Let’s re-introduce a short script to generate a file:

table Products = with
  [| as Product, as Price |]
  [| "shirt", 10.50 |]
  [| "pants", 15.00 |]
  [| "hat", 5.25 |]

show table "Products" export: "/sample/products.csv" with
  Products.Product
  Products.Price

This file can then be read with the script below:

myFolder = "/sample"

read "\{myFolder}/products.csv" as Products with
  Product : text
  Price : number

show table "Products" with
  Products.Product
  Products.Price

In the above script, the folder is isolated in a scalar text variable named myFolder. This variable is then injected in the file pattern itself through the usual text interpolation mechanism that we have seen in an earlier section.
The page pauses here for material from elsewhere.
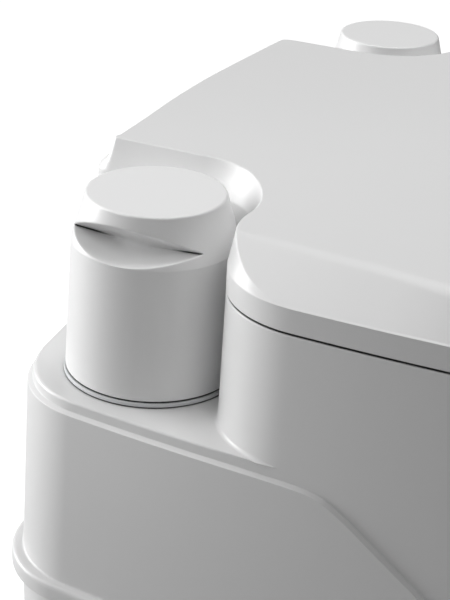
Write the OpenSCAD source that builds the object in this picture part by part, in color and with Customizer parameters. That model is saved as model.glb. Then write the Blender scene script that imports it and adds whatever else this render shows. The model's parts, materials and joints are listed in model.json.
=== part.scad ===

The variables that contribute to the file patterns have to be compile-time constants. As a rule of thumb, in Envision any basic operation, say a text concatenation, that involves only constant arguments produces a constant result. This mechanism is known as constant propagation.

It is also possible to directly pass a text expression (instead of a text literal) as the file pattern, as done in the following script:

myFolder = "/sample"
myPath = "\{myFolder}/products.csv"

read (myPath) as Products with
  Product : text
  Price : number

show table "Products" with
  Products.Product
  Products.Price

Due to parsing and considering the design of Envision itself, unless it’s a text literal, the text expression of the file pattern has to be surrounded by parentheses ( and ).

Roadmap: The file count integer associated with the max, min and latest option has to be a number literal. It does not benefit from any constant propagation mechanism. However, it’s unlikely that this feature will be introduced later on as such. Such a capability is more likely to emerge from the larger decoupling overhaul of the read statements (decoupling patterns from formats).